Un año de sobrevivir a Trump

Hace un año, una vez pasado el estupor generado por la hasta para él inesperada victoria de Donald Trump, el mundo aguardaba ansioso el momento de su toma de posesión. Se cruzaban apuestas acerca de si su estilo atrabancado y agresivo había sido sólo una pose en la campaña, si su discurso nativista y aislacionista tenía sustento real, de si Trump el showman daría paso a Trump el estadista o, al menos, al político coherente y mesurado.

En México estábamos más bien agazapados, esperando lo que pintaba desde entonces para ser un periodo negro no sólo para la relación México-EU y para el TLC, sino para la estabilidad política y económica de nuestro país, además del bienestar inmediato de unos 12-13 millones de mexicanos indocumentados viviendo en Estados Unidos. No eran pocos los que veían venir deportaciones masivas, abusos inenarrables, un colapso de la moneda y el consiguiente desmoronamiento de la ya de por sí precaria estabilidad mexicana.

El camino ha sido ciertamente accidentado y difícil. Los costos económicos, políticos y humanos de la presidencia de Trump apenas comienzan a advertirse, y el mayor será indudablemente, en el mediano y largo plazo, el replanteamiento en ambos países de lo que había pasado de ser una relación de suspicacias, resentimientos e irritaciones a una en la que, en apenas un cuarto de siglo, nos habíamos hecho mucho más socios y en algunos temas casi aliados el uno del otro.

Quienes sucedan respectivamente a Enrique Peña Nieto en Los Pinos y, ojalá más pronto que tarde, a Donald Trump en la Casa Blanca tendrán que vérselas con un entorno mucho menos colaborativo y mucho más enconado, con agravios que ya no pertenecerán a los libros de historia sino al acontecer diario, al anecdotario de muchos mexicanos maltratados o explotados a la sombra de la xenofobia y el nativismo que tan simplista e irresponsablemente propagan Trump y sus huestes.

Al actual gobierno en México le ha tocado tener que sobrellevar las cosas enfrentando un serio déficit de interlocutores del otro lado de la frontera y una contraparte totalmente irracional e impredecible.

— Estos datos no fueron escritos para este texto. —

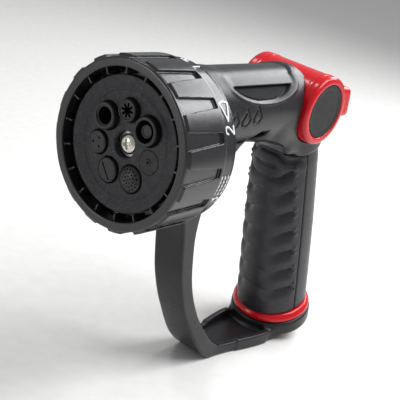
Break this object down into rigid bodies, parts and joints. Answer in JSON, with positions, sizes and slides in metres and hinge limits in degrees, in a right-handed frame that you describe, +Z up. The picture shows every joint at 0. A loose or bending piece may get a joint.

Suena a poca cosa, pero no es menor el haber logrado evitar una crisis mayúscula en la relación, con repercusiones enormemente mayores a las que ya nos ha tocado aguantar. Lo fácil hubiera sido montarse en el caballo de la retórica altisonante, como lo propugnaban incluso aquellos que deberían saber los riesgos que eso conllevaba. A fin de cuentas, la diplomacia no es un juego de vanidades, sino el duro e ingrato ejercicio de tragar sapos y alabar a la cocinera. Ya bastante nos costaron los egocéntricos que en algún momento estuvieron a cargo, es un decir, de la diplomacia mexicana.